How to Add People to Spotify Family Plan: What You Need to Know
Spotify's Family Plan is one of the more practical subscription tiers the platform offers — it covers up to six accounts under a single monthly payment, each with its own separate login, library, and listening history. But the process of actually adding members isn't always as obvious as people expect, and there are a few conditions that can catch you off guard.
Here's how the whole thing works.
What the Spotify Family Plan Actually Covers
Before adding anyone, it helps to understand what you're working with. Spotify Premium Family allows up to six Premium accounts — one for the plan owner and up to five additional members. Each person gets:
- Their own separate Spotify account (existing or new)
- Individual playlists, listening history, and recommendations
- Full Premium features: offline downloads, ad-free listening, unlimited skips
- Access to Spotify Kids (a filtered, child-friendly app)
These aren't shared accounts. Each member logs into their own profile. The plan owner pays for everyone, but nobody else sees your music or queue.
The Core Requirement: Same Household Address 🏠
This is where most people run into friction. Spotify requires that all members on a Family Plan live at the same residential address. This isn't just a terms-of-service formality — Spotify actively verifies it.
When you invite someone, they'll be asked to confirm their location. Spotify uses GPS verification (on mobile) to check that each member's device places them at the household address on file. If someone's location doesn't match, they may be unable to join or could be removed from the plan later.
What counts as the same address: A shared home — apartment, house, or similar. College dorms and temporary residences can get complicated depending on how Spotify's system reads the location data.
What doesn't qualify: Friends in different cities, family members in different states or countries, or anyone whose device consistently reports a different address.
How to Invite Members to Your Spotify Family Plan
Once you're the plan owner and have Premium Family active, here's the general process:
- Go to your Spotify account page — this is done through a web browser at account.spotify.com, not within the app itself
- Navigate to your plan details — you'll see a section showing your current Family Plan and available member slots
- Select "Invite" or "Add a family member" — Spotify generates an invite link
- Share the link with the person you want to add
- They accept the invite and either log in with an existing Spotify account or create a new one
- They verify their address — this step happens on their device and must match the household address
The invited person doesn't need to have had a paid plan before. Free account holders can join a Family Plan and immediately get Premium access.
Managing Members: What the Plan Owner Controls
As the plan owner, you have visibility into who's on your plan and the ability to remove members. Each person manages their own account settings, password, and preferences — you don't have admin-level control over their listening or library.
| Role | Can Do | Cannot Do |
|---|---|---|
| Plan Owner | Invite, remove members, manage billing | Access members' accounts or history |
| Members | Full Premium features, own library | Change billing, invite others |
If you remove someone from the plan, they lose Premium access immediately.
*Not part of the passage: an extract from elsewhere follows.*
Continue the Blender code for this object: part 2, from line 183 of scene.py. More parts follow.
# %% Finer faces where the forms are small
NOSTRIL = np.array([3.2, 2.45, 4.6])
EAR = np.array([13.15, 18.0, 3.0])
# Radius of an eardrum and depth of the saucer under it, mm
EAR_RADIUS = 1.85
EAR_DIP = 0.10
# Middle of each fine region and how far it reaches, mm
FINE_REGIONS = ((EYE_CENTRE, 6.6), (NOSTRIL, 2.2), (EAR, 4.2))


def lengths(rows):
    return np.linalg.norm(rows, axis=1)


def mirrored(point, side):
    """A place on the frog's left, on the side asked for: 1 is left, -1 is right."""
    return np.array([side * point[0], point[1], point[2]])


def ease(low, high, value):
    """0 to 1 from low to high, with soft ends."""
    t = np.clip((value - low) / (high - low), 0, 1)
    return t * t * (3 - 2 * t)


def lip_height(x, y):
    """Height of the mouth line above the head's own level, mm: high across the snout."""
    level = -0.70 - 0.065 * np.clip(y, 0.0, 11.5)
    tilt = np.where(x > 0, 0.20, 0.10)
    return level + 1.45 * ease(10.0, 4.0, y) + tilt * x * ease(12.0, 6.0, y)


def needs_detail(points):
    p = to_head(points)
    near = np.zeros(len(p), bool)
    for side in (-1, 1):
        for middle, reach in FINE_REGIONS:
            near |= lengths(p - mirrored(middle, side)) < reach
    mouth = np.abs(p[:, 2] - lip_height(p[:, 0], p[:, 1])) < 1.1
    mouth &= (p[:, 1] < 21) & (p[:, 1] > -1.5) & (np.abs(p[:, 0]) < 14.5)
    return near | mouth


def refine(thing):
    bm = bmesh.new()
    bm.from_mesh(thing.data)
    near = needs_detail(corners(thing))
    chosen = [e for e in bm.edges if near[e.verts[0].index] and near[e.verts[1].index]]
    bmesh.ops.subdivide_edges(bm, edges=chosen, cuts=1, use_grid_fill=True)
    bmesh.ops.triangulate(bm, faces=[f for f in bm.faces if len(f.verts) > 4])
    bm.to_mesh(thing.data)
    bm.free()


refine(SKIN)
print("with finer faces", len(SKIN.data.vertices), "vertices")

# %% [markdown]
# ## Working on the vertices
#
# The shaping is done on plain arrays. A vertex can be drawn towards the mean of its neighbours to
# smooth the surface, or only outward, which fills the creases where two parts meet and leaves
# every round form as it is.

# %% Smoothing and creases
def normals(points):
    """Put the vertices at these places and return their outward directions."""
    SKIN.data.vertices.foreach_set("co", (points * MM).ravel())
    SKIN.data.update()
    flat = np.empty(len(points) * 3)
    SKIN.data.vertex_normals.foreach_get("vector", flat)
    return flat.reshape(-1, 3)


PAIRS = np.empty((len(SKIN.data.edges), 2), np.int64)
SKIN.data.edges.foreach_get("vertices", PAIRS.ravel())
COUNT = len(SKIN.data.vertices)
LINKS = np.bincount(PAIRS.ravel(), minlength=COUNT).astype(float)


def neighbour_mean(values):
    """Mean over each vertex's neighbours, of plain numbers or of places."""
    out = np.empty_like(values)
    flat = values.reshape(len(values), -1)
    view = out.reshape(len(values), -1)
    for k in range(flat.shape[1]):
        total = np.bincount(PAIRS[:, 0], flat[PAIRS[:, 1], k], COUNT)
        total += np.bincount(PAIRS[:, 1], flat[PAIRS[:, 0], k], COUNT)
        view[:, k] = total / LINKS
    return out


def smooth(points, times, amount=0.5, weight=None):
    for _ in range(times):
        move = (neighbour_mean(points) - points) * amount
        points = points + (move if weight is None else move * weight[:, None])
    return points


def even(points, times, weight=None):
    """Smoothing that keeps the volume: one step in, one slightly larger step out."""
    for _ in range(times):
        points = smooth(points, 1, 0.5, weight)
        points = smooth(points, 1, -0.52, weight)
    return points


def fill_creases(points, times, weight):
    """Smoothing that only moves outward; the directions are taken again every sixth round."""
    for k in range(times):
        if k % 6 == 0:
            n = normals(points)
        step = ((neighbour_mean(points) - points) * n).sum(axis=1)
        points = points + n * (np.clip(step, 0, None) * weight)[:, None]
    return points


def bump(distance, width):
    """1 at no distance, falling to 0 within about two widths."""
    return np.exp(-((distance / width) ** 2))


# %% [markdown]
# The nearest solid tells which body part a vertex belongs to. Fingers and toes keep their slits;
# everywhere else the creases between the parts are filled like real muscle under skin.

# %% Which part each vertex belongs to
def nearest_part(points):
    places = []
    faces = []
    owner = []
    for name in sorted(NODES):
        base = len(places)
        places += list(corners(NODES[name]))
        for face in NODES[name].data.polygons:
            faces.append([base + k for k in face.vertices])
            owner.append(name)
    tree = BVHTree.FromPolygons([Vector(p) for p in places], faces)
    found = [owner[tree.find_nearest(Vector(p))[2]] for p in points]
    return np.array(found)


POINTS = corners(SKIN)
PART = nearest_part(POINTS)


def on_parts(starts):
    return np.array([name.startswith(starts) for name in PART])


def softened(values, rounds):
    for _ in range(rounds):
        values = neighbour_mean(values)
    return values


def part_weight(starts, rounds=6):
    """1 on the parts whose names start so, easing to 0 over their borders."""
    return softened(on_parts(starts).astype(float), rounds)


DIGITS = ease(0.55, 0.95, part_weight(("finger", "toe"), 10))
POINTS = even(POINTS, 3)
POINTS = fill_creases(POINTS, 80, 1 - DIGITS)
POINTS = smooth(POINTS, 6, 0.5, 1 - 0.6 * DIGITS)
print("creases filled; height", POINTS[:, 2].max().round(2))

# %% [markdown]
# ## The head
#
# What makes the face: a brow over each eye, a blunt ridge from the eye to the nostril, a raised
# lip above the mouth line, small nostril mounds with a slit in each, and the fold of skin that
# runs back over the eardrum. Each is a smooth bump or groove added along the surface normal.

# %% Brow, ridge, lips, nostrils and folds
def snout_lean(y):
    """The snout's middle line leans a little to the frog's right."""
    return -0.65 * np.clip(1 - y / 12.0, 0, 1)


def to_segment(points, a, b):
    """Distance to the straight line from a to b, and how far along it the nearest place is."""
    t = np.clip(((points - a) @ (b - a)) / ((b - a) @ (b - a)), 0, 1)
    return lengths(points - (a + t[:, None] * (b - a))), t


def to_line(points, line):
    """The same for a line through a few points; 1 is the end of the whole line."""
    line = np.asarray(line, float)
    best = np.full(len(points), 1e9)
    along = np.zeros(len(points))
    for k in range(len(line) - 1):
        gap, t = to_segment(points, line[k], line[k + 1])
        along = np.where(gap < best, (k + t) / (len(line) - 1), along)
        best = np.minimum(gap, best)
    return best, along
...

Their account and playlists aren't deleted — they just revert to a free Spotify account.
When Someone Can't Join: Common Blockers
A few situations tend to cause problems:
Location mismatch — If the invited person's GPS shows a different city or region, Spotify may reject their verification. This is the most common barrier.
Existing Premium subscription — Someone in the middle of a paid individual or student plan will need to wait for that billing cycle to end, or cancel it, before joining a Family Plan.
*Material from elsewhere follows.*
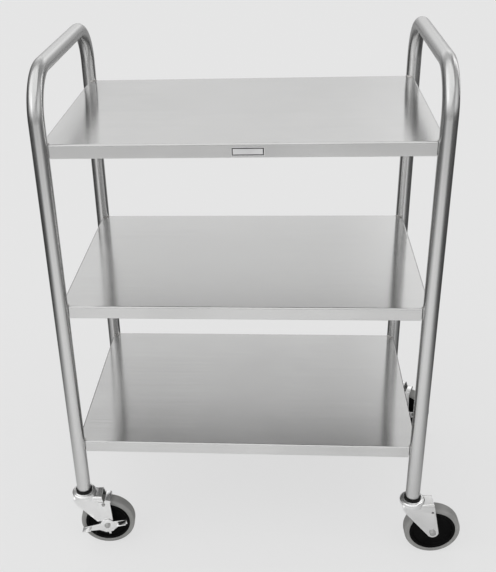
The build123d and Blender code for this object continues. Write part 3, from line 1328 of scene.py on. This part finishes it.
@dataclass
class Nameplate:
    """The bare plate on the front edge of the top shelf.

    Attributes:
        corner: Radius of its corners.
        rim: Width of its rim.
        line: Width of the dark groove inside the rim.
        groove: Depth of that groove.
        corner_steps: Faces across each rounded corner.
    """

    corner: float = 0.8 * MM
    rim: float = 0.9 * MM
    line: float = 1.5 * MM
    groove: float = 0.15 * MM
    corner_steps: int = 6

    def build(self, finish: bpy.types.Material, groove_finish: bpy.types.Material) -> bpy.types.Object:
        """Models the plate and dresses it.

        Args:
            finish: The plate's material.
            groove_finish: The material of the groove's floor.

        Returns:
            The finished object.
        """
        low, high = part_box("nameplate")
        work = bmesh.new()
        place = Matrix.Translation((low + high) / 2.0) @ Matrix.Diagonal((*(high - low), 1.0))
        bmesh.ops.create_cube(work, size=1.0, matrix=place)
        upright = [e for e in work.edges if abs(e.verts[0].co.y - e.verts[1].co.y) > MERGE_DISTANCE]
        front = [f for f in work.faces if f.normal.y < -FACING]
        self.frame(work, front, self.rim)
        framed = self.frame(work, front, self.line)
        sunk = bmesh.ops.extrude_face_region(work, geom=framed)
        bmesh.ops.delete(work, geom=framed, context="FACES_ONLY")
        bmesh.ops.translate(work, verts=points_of(sunk), vec=(0.0, self.groove, 0.0))
        for face in faces_of(sunk):
            face.material_index = 1
        round_edges(work, upright, self.corner, self.corner_steps)
        bmesh.ops.recalc_face_normals(work, faces=work.faces[:])
        map_grain(work, box_uv)
        fitting = Fitting("root", "plate_metal", ("nameplate",))
        plate = finished_object("bare_nameplate", work, finish, fitting)
        plate.data.materials.append(groove_finish)
        return plate

    @staticmethod
    def frame(
        work: bmesh.types.BMesh, middle: list[bmesh.types.BMFace], width: float
    ) -> list[bmesh.types.BMFace]:
        """Draws a frame inside the edge of a flat face, which shrinks to the frame's middle.

        Args:
            work: The mesh.
            middle: The flat face.
            width: The frame's width.

        Returns:
            The frame's faces.
        """
        made = bmesh.ops.inset_region(work, faces=middle, thickness=width, depth=0.0, use_even_offset=True)
        return made["faces"]


# Casters


@dataclass(frozen=True)
class RacewayCup:
    """Profile of the dished cup over the swivel balls.

    Attributes:
        seat: Height of its flat top, on which the insert's flange stands.
        foot: Height of the skirt's lower edge.
        radius: Outside radius of the skirt.
        bore: Radius of the stem's hole.
        sheet: Thickness of the flat top.
        flat_radius: Where the flat top ends.
        shoulder_radius: Where the shoulder is.
        shoulder_drop: How far the shoulder's outer face lies below the top.
        shoulder_inner_drop: How far its inner face does.
        brow_radius: Where the shoulder turns down into the skirt.
        brow_drop: How far that place lies below the top.
        skirt_wall: Thickness of the skirt.
        skirt_height: Height of the skirt's outer face.
        skirt_inner_height: Height of its inner face.
        bore_rounding: Rounding at the bore.
        flat_rounding: Rounding at the end of the flat top.
        shoulder_rounding: Rounding of the shoulder.
        brow_rounding: Rounding of the brow.
        skirt_rounding: Rounding at the top of the skirt.
        inner_rounding: Rounding of the two inner corners.
        lip_rounding: Rounding of the skirt's lower edge.
    """

    seat: float
    foot: float
    radius: float
    bore: float = 5.55 * MM
    sheet: float = 2.0 * MM
    flat_radius: float = 16.2 * MM
    shoulder_radius: float = 18.6 * MM
    shoulder_drop: float = 1.0 * MM
    shoulder_inner_drop: float = 2.4 * MM
    brow_radius: float = 20.6 * MM
    brow_drop: float = 1.3 * MM
    skirt_wall: float = 1.6 * MM
    skirt_height: float = 2.9 * MM
    skirt_inner_height: float = 1.7 * MM
    bore_rounding: float = 0.2 * MM
    flat_rounding: float = 0.9 * MM
    shoulder_rounding: float = 1.2 * MM
    brow_rounding: float = 1.0 * MM
    skirt_rounding: float = 0.8 * MM
    inner_rounding: float = 0.6 * MM
    lip_rounding: float = 0.35 * MM

    def ring(self) -> TurnedRing:
        """Returns the cup as a turned ring."""
        inner = self.radius - self.skirt_wall
        return TurnedRing(
            (
                Corner(self.bore, self.seat, self.bore_rounding),
                Corner(self.flat_radius, self.seat, self.flat_rounding),
                Corner(self.shoulder_radius, self.seat - self.shoulder_drop, self.shoulder_rounding),
                Corner(self.brow_radius, self.seat - self.brow_drop, self.brow_rounding),
                Corner(self.radius, self.foot + self.skirt_height, self.skirt_rounding),
                Corner(self.radius, self.foot, self.lip_rounding),
                Corner(inner, self.foot, self.lip_rounding),
                Corner(inner, self.foot + self.skirt_inner_height, self.inner_rounding),
                Corner(self.shoulder_radius, self.seat - self.shoulder_inner_drop, self.inner_rounding),
                Corner(self.bore, self.seat - self.sheet, self.bore_rounding),
            )
        )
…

Account region differences — Spotify's Family Plan is region-specific. If your account is registered in one country and a potential member's is registered in another, they generally can't join your plan.
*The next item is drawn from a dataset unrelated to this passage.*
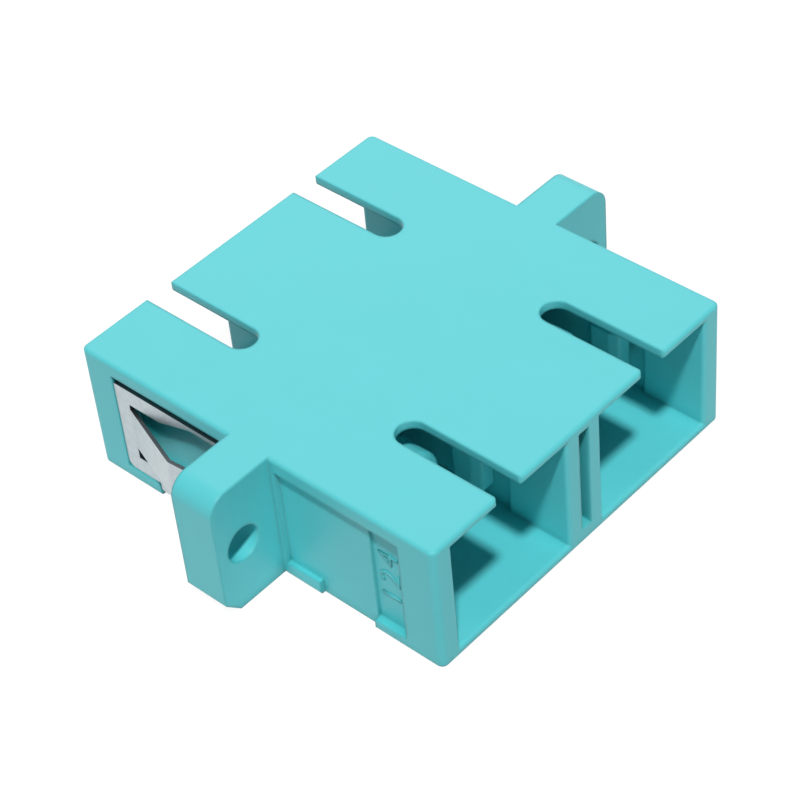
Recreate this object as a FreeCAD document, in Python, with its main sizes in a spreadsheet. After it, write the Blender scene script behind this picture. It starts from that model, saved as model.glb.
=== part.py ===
import FreeCAD, Part
import math
import os

import Sketcher

# Duplex adapter for push-pull fibre plugs, in millimetres.
# +X runs across the two ports, +Y along the plugs' axes towards the rear mouths, +Z up.
# The origin is the middle of the underside, so the housing stands on Z = 0.

SIZES = {
    "body_width": 25.4,
    "body_length": 27.4,
    "body_height": 9.2,
    "body_corner_radius": 0.45,
    "body_edge_radius": 0.2,
    "port_pitch": 12.7,
    "port_width": 9.7,
    "floor_thickness": 0.58,
    "roof_thickness": 0.58,
    "mouth_length": 4.5,
    "mouth_radius": 0.25,
    "bay_relief": 0.3,
    "bay_start": 2.0,
    "key_width": 2.0,
    "key_length": 8.05,
    "front_key_corner": 0.3,
    "rear_key_corner": 0.2,
    "slit_width": 0.85,
    "slit_length": 7.8,
    "slit_margin": 0.5,
    "shoulder_height": 0.35,
    "shoulder_length": 0.6,
    "snap_height": 0.2,
    "snap_length": 0.7,
    "flange_width": 34.7,
    "flange_thickness": 3.1,
    "flange_top_radius": 1.3,
    "flange_foot_chamfer": 1.05,
    "hole_margin": 2.0,
    "hole_diameter": 2.4,
    "seat_depth": 0.34,
    "seat_top_margin": 1.0,
    "seat_flange_margin": 0.35,
    "front_seat_end_margin": 2.65,
    "rear_seat_end_margin": 2.4,
    "ledge_length": 2.55,
    "ledge_height": 1.0,
    "front_lip_length": 2.4,
    "front_lip_height": 0.75,
    "rear_lip_length": 2.65,
    "rear_lip_height": 0.95,
    "marking_depth": 0.2,
    "relief_depth": 0.45,
    "clip_sheet": 0.25,
    "clip_clearance": 0.04,
    "clip_bend_radius": 0.3,
    "clip_top_gap": 0.5,
    "clip_corner_radius": 0.6,
    "window_end_margin": 1.1,
    "window_rear_margin": 1.15,
    "window_front_margin": 0.3,
    "window_neck_length": 2.5,
    "window_wide_length": 2.0,
    "window_foot": 2.2,
    "tongue_bottom": 3.0,
    "tongue_height": 3.15,
    "tongue_flange_gap": 1.7,
    "tongue_rise": 1.75,
    "tongue_tip_length": 2.0,
    "tongue_tip_drop": 0.15,
    "tongue_bend_radius": 0.5,
    "latch_clearance": 0.05,
    "latch_base_thickness": 1.2,
    "arm_inner_gap": 7.1,
    "arm_thickness": 0.8,
    "arm_height": 3.0,
    "arm_reach": 8.55,
    "arm_root_radius": 0.4,
    "hook_gap": 6.1,
    "hook_length": 1.95,
    "hook_lead": 0.6,
    "hook_rake": 0.15,
    "sleeve_bore": 2.5,
    "sleeve_outer": 3.2,
    "sleeve_length": 11.4,
    "sleeve_slit": 0.5,
    "sleeve_chamfer": 0.15,
    "sleeve_clearance": 0.05,
    "holder_outer": 4.6,
    "holder_lip_bore": 2.9,
    "holder_lip_thickness": 0.65,
    "holder_chamfer": 0.25,
    "peg_diameter": 0.9,
    "peg_length": 0.6,
    "peg_clearance": 0.05,
    "peg_side": 3.4,
    "peg_rise": 2.5,
    "cut_overrun": 1.0,
}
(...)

Already on another Family Plan — A person can only be on one Family Plan at a time. They'd need to leave their current plan before accepting your invite.
The Variables That Shape Your Experience 🔍
The Family Plan is straightforward in principle, but how smoothly it works in practice depends on a few factors specific to your situation:
- How Spotify reads your household's location — dense urban areas, VPN usage, and inconsistent GPS signals can all affect verification
- Whether everyone actually lives together full-time — students, frequent travelers, or people splitting time between residences may hit verification snags at different times
- Whether invited members have existing subscriptions — timing matters for transitions
- Your country of residence — plan availability, pricing, and verification methods vary by region
A family where everyone lives in the same house, uses standard mobile devices, and has no conflicting subscriptions will find the process quick and clean. A household with more complex living arrangements, or where someone is frequently away and connecting from different locations, may see verification challenges that require more patience to work through.
The right approach for adding people depends less on the platform mechanics — those are consistent — and more on how your household's specific circumstances align with Spotify's address verification system.